Tyler Wells has been so huge for the Orioles this season, with the sole blemish of being homer-prone. So it sucked but wasn’t eye-popping when Giancarlo Stanton murdered a pitch in the first inning, 116 mph off the bat, into the left-field seats to give the Yankees a quick 1-0 lead.
But the Tyler Wells we saw this year, the Wells of the sub-1 WHIP, wouldn’t issue a random leadoff walk, like he did in the second inning. He momentarily escaped damage thanks to some heads-up defense from catcher Adley Rutschman, who kept a close eye on Harrison Bader, sitting at third base with one out, and fired down the third base line, catching Bader napping. Heyo!
But that couldn’t save Wells’ night. Staked a 2-1 lead by his teammates, Wells allowed a leadoff single in the third inning, then tried to sneak a fastball by Aaron Judge. Sorry, but a belt-high 91 mph fastball is not going to cut it against the 2022 AL MVP.
That something was up with Wells soon became obvious when the cameras cut to Mike Baumann warming up, not a usual sight in the third inning of baseball games. And then, all of a sudden, Brandon Hyde was out of the dugout and Wells was out of the game. We’ve seen so many great things from Wells this year, but I’m concerned that this thing that looks like fatigue could necessitate some time on the IL.
It was still a close 3-2 game when Wells left, and that was thanks to the combined efforts of Ryan Mountcastle, Adam Frazier, and Ramón Urías in the second inning. Brandon Hyde was standing by the O’s dugout with Ken Rosenthal’s mic in his face just as Mountcastle blistered a first-pitch sinker from Clarke Schmidt into the right-field seats to tie the game. “Swing it, Mounty!” said Hyde on the broadcast as the big righty trotted past him into the dugout. The O’s scored one more, with Adam Frazier doubling and scoring on a two-out infield single just legged out by Ramón Urías.
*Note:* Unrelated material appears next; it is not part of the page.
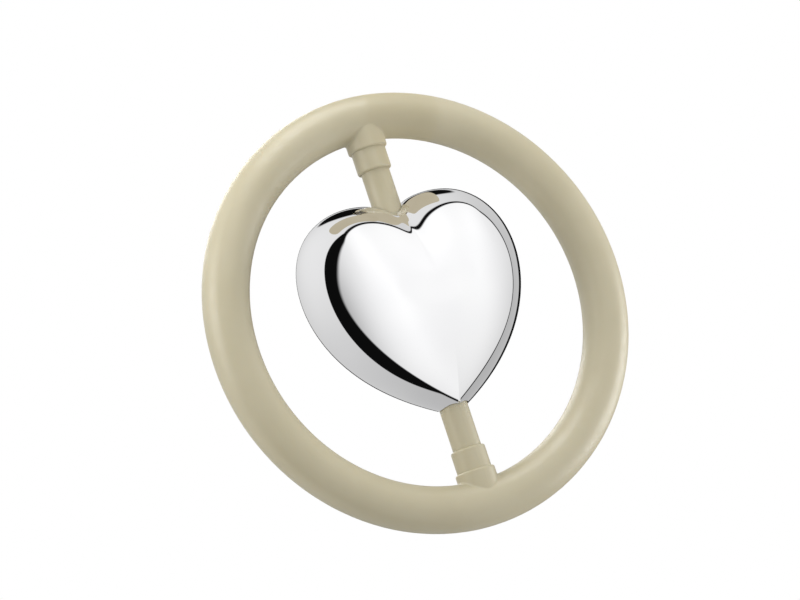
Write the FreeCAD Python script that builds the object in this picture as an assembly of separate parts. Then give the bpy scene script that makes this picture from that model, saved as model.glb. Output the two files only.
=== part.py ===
import FreeCAD, Part
import os
from math import exp, hypot, log1p, pi, sin, sqrt
from FreeCAD import Vector

# Baby rattle: an ivory plastic ring with a hollow mirror-bright metal heart that turns on two
# axle stubs across its middle, and loose steel pellets inside the heart.
# Millimetres. The origin is the ring's centre. +Z is the ring's axis and the heart's front,
# +Y runs along the axle towards the notch of the heart, and X goes across the ring.

# Ring: a hollow round tube, moulded as a front and a back half
ring_radius = 34.1           # centre line of the tube
tube_radius = 3.9
tube_wall = 1.6
rib_width = 0.5              # locating rib of the back half
rib_height = 0.5
rib_clearance = 0.06
boss_gap_half_width = 5.0    # the inner ribs stop this far from the axle

# Stepped bosses on the inside of the ring, where the axle stubs are held
base_collar_radius = 3.375
base_collar_face = 28.4      # distance of its face from the ring's centre
middle_collar_radius = 2.93
middle_collar_face = 24.6
collar_edge_radius = 0.35
boss_root_fillet = 0.4

# Axle stubs
shaft_radius = 2.43          # the length that shows between boss and heart
spigot_radius = 1.8          # held in the boss
spigot_clearance = 0.03
head_radius = 2.15           # keeps the stub in the ring
head_thickness = 1.4
head_seat = 31.0             # distance of the head's seat from the ring's centre
journal_radius = 1.5         # turns in the bearing tube
journal_length = 6.0
upper_shoulder = 13.0        # Y where the upper stub steps down to its journal
lower_shoulder = -15.0
journal_chamfer = 0.3

# Heart: right-hand outline at the seam, as the poles of one Bezier curve from tip to notch
heart_outline_poles = (
    (0.0, -18.75),
    (9.9, -13.7),
    (22.2, -7.2),
    (28.9, 16.0),
    (13.6, 23.8),
    (0.0, 17.6),
)
notch_dip = 0.87             # the outline is pulled in this much further at the notch
notch_dip_width = 2.5
heart_centre_y = 1.7         # the contours shrink towards this point
inner_contour_x = 19.1       # half axes of the ellipse that the inner contours tend to
inner_contour_y = 18.1
outline_hold = 2.17          # how fast a contour takes the outline's corners near the rim
heart_half_depth = 10.5
face_power = 2.83            # how square the dome's shoulder is
crown_height = 9.95          # the dome's top is flattened to this, so that the rattle lies still
crown_ease = 0.06            # over which the flattening sets in
tip_fall_share = 0.407       # the dome thins towards the tip
tip_fall_start = 8.5
tip_fall_length = 27.3
valley_share = 0.437         # hollow that runs from the notch into the face
valley_half_width = 12.0
valley_power = 1.5           # how its sides rise, from a crease on the axle line
valley_bottom = 0.5          # half width over which the crease is rounded
valley_start = 1.5           # Y where it begins
valley_ease = 0.12           # how gently it begins
shell_thickness = 0.6
solder_gap = 0.03            # between inner pieces and the shells
axle_hole_radius = 2.65      # where a stub enters the heart
outline_steps = 28           # interpolation grid of each quarter of the heart
rim_steps = 18

# Inside the heart
seam_band_half_width = 1.0
seam_band_thickness = 0.35
bearing_bore_radius = 1.56
bearing_outer_radius = 2.1
end_float = 0.15             # free play between each shoulder and the bearing tube
bulkhead_thickness = 0.8
bulkhead_half_width = 6.0
upper_bulkhead_y = 10.8
lower_bulkhead_y = -13.2
pellet_radius = 1.5
pellet_places = ((-8.6, 8.6), (-12.6, 2.6), (-8.0, -5.2), (8.8, 8.0), (12.2, 1.4), (7.6, -6.0))
pellet_gap = 0.2             # left round each pellet at the ends of its travel
pellet_tolerance = 0.01

far = 60.0                   # beyond every part of the rattle
past = 1.0                   # how far a cutting tool runs past the face that it opens
samples = 100                # points read along the outline to find its width
touching = 1e-3              # lengths under this count as nothing
y_axis = Vector(0, 1, 0)
z_axis = Vector(0, 0, 1)


def rod(radius, start, end):
    """A round bar on the axle line, between two values of Y."""
    low, high = min(start, end), max(start, end)
    return Part.makeCylinder(radius, high - low, Vector(0, low, 0), y_axis)


def half_space(side):
    """A block that fills the front (+1) or back (-1) of the ring's middle plane."""
    corner = Vector(-far, -far, 0 if side > 0 else -far)
    return Part.makeBox(2 * far, 2 * far, far, corner)


def collar(radius, face, side):
    """A collar from the ring's tube to its face, with the edge of the face rounded."""
    bar = rod(radius, side * face, side * ring_radius)
    rims = [e for e in bar.Edges if abs(abs(e.CenterOfMass.y) - face) < collar_edge_radius
            and e.Closed]
    return bar.makeFillet(collar_edge_radius, rims)


def ring_body():
    """The whole ring with its two bosses, before it is hollowed and split."""
    body = Part.makeTorus(ring_radius, tube_radius)
    for side in (1, -1):
        body = body.fuse(collar(base_collar_radius, base_collar_face, side))
    roots = [e for e in body.Edges if is_boss_root(e)]
    body = body.makeFillet(boss_root_fillet, roots)
    for side in (1, -1):
        body = body.fuse(collar(middle_collar_radius, middle_collar_face, side))
    return body


def is_boss_root(edge):
    """True for an edge where a base collar runs into the tube."""
    box = edge.BoundBox
    beyond_face = min(abs(box.YMin), abs(box.YMax)) > base_collar_face + collar_edge_radius
    return beyond_face and base_collar_radius < box.XLength < 4 * base_collar_radius


def annulus(middle, width, height):
    """A flat ring standing on the middle plane, for the locating rib and its groove."""
    outer = Part.makeCylinder(middle + width / 2, height)
    return outer.cut(Part.makeCylinder(middle - width / 2, height))


def locating_rib(width, height):
    """Ribs in the outer and inner walls of the ring; the inner one stops beside the bosses."""
    wall_middle = tube_radius - tube_wall / 2
    outer_rib = annulus(ring_radius + wall_middle, width, height)
    inner_rib = annulus(ring_radius - wall_middle, width, height)
    gap = Part.makeBox(2 * boss_gap_half_width, 2 * far, height,
                       Vector(-boss_gap_half_width, -far, 0))
    return outer_rib.fuse(inner_rib.cut(gap))


def ring_halves():
    """Front and back halves of the ring, with the seats of the axle stubs cut in both."""
    body = ring_body().cut(Part.makeTorus(ring_radius, tube_radius - tube_wall))
    for side in (1, -1):
        mouth = side * (middle_collar_face - past)
        body = body.cut(rod(spigot_radius + spigot_clearance, mouth, side * ring_radius))
        body = body.cut(rod(head_radius + spigot_clearance, side * head_seat, side * ring_radius))
    groove = locating_rib(rib_width + 2 * rib_clearance, rib_height + rib_clearance)
    front = body.common(half_space(1)).cut(groove)
    back = body.common(half_space(-1)).fuse(locating_rib(rib_width, rib_height))
    return front, back


def axle_stub(shoulder):
    """Head, spigot, visible shaft and journal, turned on one line."""
    side = 1 if shoulder > 0 else -1
    head = rod(head_radius, side * head_seat, side * (head_seat + head_thickness))
    spigot = rod(spigot_radius, side * middle_collar_face, side * head_seat)
    shaft = rod(shaft_radius, shoulder, side * middle_collar_face)
    journal_end = shoulder - side * journal_length
    journal = rod(journal_radius, journal_end, shoulder)
    tip = [e for e in journal.Edges if e.Closed and abs(e.CenterOfMass.y - journal_end) < touching]
    journal = journal.makeChamfer(journal_chamfer, tip)
    return head.fuse([spigot, shaft, journal])


def outline(t):
    """Point of the heart's right-hand outline, from the tip (t = 0) to the notch (t = 1)."""
    curve = Part.BezierCurve()
    curve.setPoles([Vector(x, y, 0) for x, y in heart_outline_poles])
    p = curve.value(t)
    if p.y > 0:
        p.y -= notch_dip * exp(-(p.x / notch_dip_width) ** 2)
    return p


def contour_point(rim, s):
    """Point of a contour on the ray to a rim point. s is 1 at the rim and 0 at the centre.

    The contour is the outline near the rim and tends to an ellipse, with no corners, inside.
    """
    dx, dy = rim.x, rim.y - heart_centre_y
    reach = hypot(dx, dy)
    ellipse = reach / hypot(dx / inner_contour_x, dy / inner_contour_y)
    hold = s ** outline_hold
    length = s * (hold * reach + (1 - hold) * ellipse) / reach
    return dx * length, heart_centre_y + dy * length


def surface_point(rim, s):
    """Point of the heart's front over a contour point.

    The height is a dome, sqrt(1 - s^face_power), thinned towards the tip and by the valley
    that runs in from the notch, and its crown is flattened.
    """
    x, y = contour_point(rim, s)
    fall = min(1.0, max(0.0, (tip_fall_start - y) / tip_fall_length))
    dome = heart_half_depth * sqrt(max(0.0, 1 - s ** face_power))
    height = dome * (1 - tip_fall_share * fall ** 2) * (1 - valley_depth(x, y))
    height -= crown_ease * log1p(exp((height - crown_height) / crown_ease))
    return Vector(x, y, height)


def valley_depth(x, y):
    """Share of the height that the valley takes away: a V across the axle line."""
    along = max(0.0, (y - valley_start) / (heart_outline_poles[-1][1] - valley_start))
    along = (1 + valley_ease) * along ** 2 / (along + valley_ease)
    across = max(0.0, 1 - (hypot(x, valley_bottom) - valley_bottom) / valley_half_width)
    return valley_share * along * across ** valley_power


def heart_quarter(scale_xy, scale_z, side):
    """Smooth surface over one lobe of the front or back, as a grid of points interpolated."""
    grid = []
    for i in range(outline_steps + 1):
        rim = outline(i / outline_steps)
        row = []
        for j in range(rim_steps + 1):
            p = surface_point(rim, sin(pi / 2 * j / rim_steps))
            row.append(Vector(p.x * scale_xy, p.y * scale_xy, p.z * scale_z * side))
        grid.append(row)
    surface = Part.BSplineSurface()
    surface.interpolate(grid)
    return surface.toShape()


def heart_solid(inset, side):
    """Front (+1) or back (-1) half of the heart as a solid, its walls moved in by inset."""
    half_width = max(outline(i / samples).x for i in range(samples))
    lobe = heart_quarter(1 - inset / half_width, 1 - inset / heart_half_depth, side)
    other_lobe = lobe.mirror(Vector(0, 0, 0), Vector(1, 0, 0))
    rims = [e for face in (lobe, other_lobe) for e in face.Edges
            if e.BoundBox.ZLength < touching < e.BoundBox.XLength]
    base = Part.Face(Part.Wire(rims))
    shell = Part.makeShell([lobe, other_lobe, base])
    shell.sewShape()
    solid = Part.makeSolid(shell)
    if solid.Volume < 0:
        solid.reverse()
    return solid


def axle_holes():
    """The space that the two stubs take where they enter the heart."""
    return rod(axle_hole_radius, upper_shoulder, far).fuse(rod(axle_hole_radius, lower_shoulder, -far))


def heart_shell(side):
    """One pressed half of the heart, with half of each axle hole in its rim."""
    return heart_solid(0.0, side).cut(heart_solid(shell_thickness, side)).cut(axle_holes())


def heart_inside(inset):
    """The space inside the heart, as one solid."""
    return heart_solid(inset, 1).fuse(heart_solid(inset, -1))


def seam_band(side):
    """Strip soldered inside the rim of one lobe, which lines the two shells up."""
    slab = Part.makeBox(far, 2 * far, 2 * seam_band_half_width,
                        Vector(0 if side > 0 else -far, -far, -seam_band_half_width))
    outer = heart_inside(shell_thickness + solder_gap).common(slab)
    inner = heart_inside(shell_thickness + seam_band_thickness)
    return outer.cut(inner).cut(axle_holes())


def bulkhead(y):
    """Plate across the heart that ties the bearing tube to both shells."""
    slab = Part.makeBox(2 * bulkhead_half_width, bulkhead_thickness, 2 * far,
                        Vector(-bulkhead_half_width, y - bulkhead_thickness / 2, -far))
    plate = heart_inside(shell_thickness + solder_gap).common(slab)
    return plate.cut(rod(bearing_outer_radius + solder_gap, -far, far))


def bearing_tube():
    """Tube along the axle that the journals turn in."""
    start, end = lower_shoulder + end_float, upper_shoulder - end_float
    return rod(bearing_outer_radius, start, end).cut(rod(bearing_bore_radius, start, end))


def pellet_height(x, y):
    """Height of a pellet's centre when it lies in the dome with pellet_gap to spare."""
    dome = heart_solid(shell_thickness, 1)
    walls = [face for face in dome.Faces if face.BoundBox.ZLength > touching]
    low, high = 0.0, heart_half_depth
    while high - low > pellet_tolerance:
        middle = (low + high) / 2
        centre = Part.Vertex(x, y, middle)
        room = min(wall.distToShape(centre)[0] for wall in walls)
        if room > pellet_radius + pellet_gap:
            low = middle
        else:
            high = middle
    return low


def pellet(x, y):
    """Steel ball at the bottom of its travel, just clear of the back shell."""
    return Part.makeSphere(pellet_radius, Vector(x, y, -pellet_height(x, y)))


def main():
    front, back = ring_halves()
    parts = {
        "ring_front_shell": front,
        "ring_back_shell": back,
        "upper_axle_stub": axle_stub(upper_shoulder),
        "lower_axle_stub": axle_stub(lower_shoulder),
        "heart_front_shell": heart_shell(1),
        "heart_back_shell": heart_shell(-1),
        "left_seam_band": seam_band(-1),
        "right_seam_band": seam_band(1),
        "bearing_tube": bearing_tube(),
        "upper_bulkhead": bulkhead(upper_bulkhead_y),
        "lower_bulkhead": bulkhead(lower_bulkhead_y),
    }
    for number, (x, y) in enumerate(pellet_places, 1):
        parts[f"pellet_{number}"] = pellet(x, y)
    os.makedirs("parts", exist_ok=True)
    for name, shape in parts.items():
        shape.exportStep(f"parts/{name}.step")
        print(name, "valid" if shape.isValid() else "INVALID", len(shape.Solids),
              round(shape.Volume, 1), shape.BoundBox)


main()
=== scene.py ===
import bmesh
import bpy
import math
import numpy as np
from mathutils import Matrix, Vector


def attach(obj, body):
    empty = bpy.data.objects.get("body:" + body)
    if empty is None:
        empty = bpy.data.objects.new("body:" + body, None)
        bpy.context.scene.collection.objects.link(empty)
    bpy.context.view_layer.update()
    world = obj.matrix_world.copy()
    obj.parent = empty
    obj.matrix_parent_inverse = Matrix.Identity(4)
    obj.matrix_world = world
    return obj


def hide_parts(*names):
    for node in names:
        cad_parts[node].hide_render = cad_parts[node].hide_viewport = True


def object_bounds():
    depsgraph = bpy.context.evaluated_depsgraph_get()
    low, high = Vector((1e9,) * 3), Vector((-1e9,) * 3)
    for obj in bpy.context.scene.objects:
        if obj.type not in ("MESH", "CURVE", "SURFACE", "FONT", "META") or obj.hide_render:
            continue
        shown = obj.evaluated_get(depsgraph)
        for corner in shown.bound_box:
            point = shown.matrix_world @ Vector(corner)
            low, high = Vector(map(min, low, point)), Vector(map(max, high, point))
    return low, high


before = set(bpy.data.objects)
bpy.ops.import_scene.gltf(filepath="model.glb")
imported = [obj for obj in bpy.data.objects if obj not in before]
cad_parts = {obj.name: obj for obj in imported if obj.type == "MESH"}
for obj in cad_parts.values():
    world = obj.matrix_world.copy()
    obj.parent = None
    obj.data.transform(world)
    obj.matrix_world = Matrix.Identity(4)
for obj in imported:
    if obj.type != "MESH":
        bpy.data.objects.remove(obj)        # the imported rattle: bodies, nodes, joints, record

# Ring rattle: an ivory ring carries a mirror-bright hollow heart that turns on two axle stubs.
# The frame is in metres, the ring lies flat round the origin, +Y is the axle towards the notch.

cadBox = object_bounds()
outerRadius = cadBox[1].x        # ring centre to its outside
mm = 0.001
floorReach = 40               # half width of the table top, in outer radii


# ---- camera

cameraSetup = dict(
    lens=119.95,
    distance=11.67,              # all lengths here in outer radii of the ring
    aim=(-0.0819, 0.0620, 0.0),
    turn=-159.97,                # degrees round +Z from +X
    tilt=63.01,                  # degrees above the ring's plane
    roll=-53.64,                 # degrees round the line of sight
)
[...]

That was the nicest part of the game, because come the fourth inning, the Orioles were down a run, out a starting pitcher, and had 18 outs left to cover. It wasn’t a great situation.
Almost immediately, Mike Baumann allowed a fourth Yankees run to trickle in on two singles and a sac fly. None of those balls was particularly hard, but let’s be honest: Baumann leaves too many pitches over the middle. John Smoltz commented from the booth, “They’re going to have to make some better pitches against a team that’s been struggling to score some runs.” Of course, Smoltz was right.
The two-run hole momentarily shrunk against Schmidt in the fifth inning—Adley walked, Gunnar Henderson doubled the opposite way, and Tony Taters drove Rutschman home with a grounder to bring the Orioles within one.
But it grew right back, all the way to a lopsided 8-3 score by the sixth. Cole Irvin, the third Orioles’ pitcher of the night, came out for his second consecutive inning, and the No. 9 hitter, Kyle Higashigaoka, pummeled a homer over Walltimore. I can report that the pitch was a meatball. Irvin then loaded the bases with singles, and Hyde decided to try his luck with Bryan Baker, against whom opposing hitters are averaging .400 with the bases loaded. More bad news: that number went up tonight. Baker whiffed DJ LeMahieu but Isiah Kiner-Falefa saw 10 pitches, and the tenth was hittable. Like that, three runs were in and Saturday night seemed fated to be stamped with a big fat “L.”
(By the way, if you’re a desperate vulture for bright spots, Baker’s statline will look great to future score-watchers: 1.2 IP, 1 H, 0 R, 1 BB, 3 K’s. And Cionel Pérez pitched two scoreless, hitless, and walk-less innings, looking better than he has in a long time.)
Some time after Wells departed, MLB beat writer Jake Rill tweeted this out:
Here’s what #Orioles GM Mike Elias said yesterday when he was asked about the high innings totals for the team’s young starters (including Tyler Wells), most of whom have not pitched this much in a season before: pic.twitter.com/CcNW7H6Faf
— Jake Rill (@JakeDRill) July 30, 2023
Good as this team is, they’re looking a little thin these days in the starter/middle relief departments. Mike Elias, are you feeling the heat yet?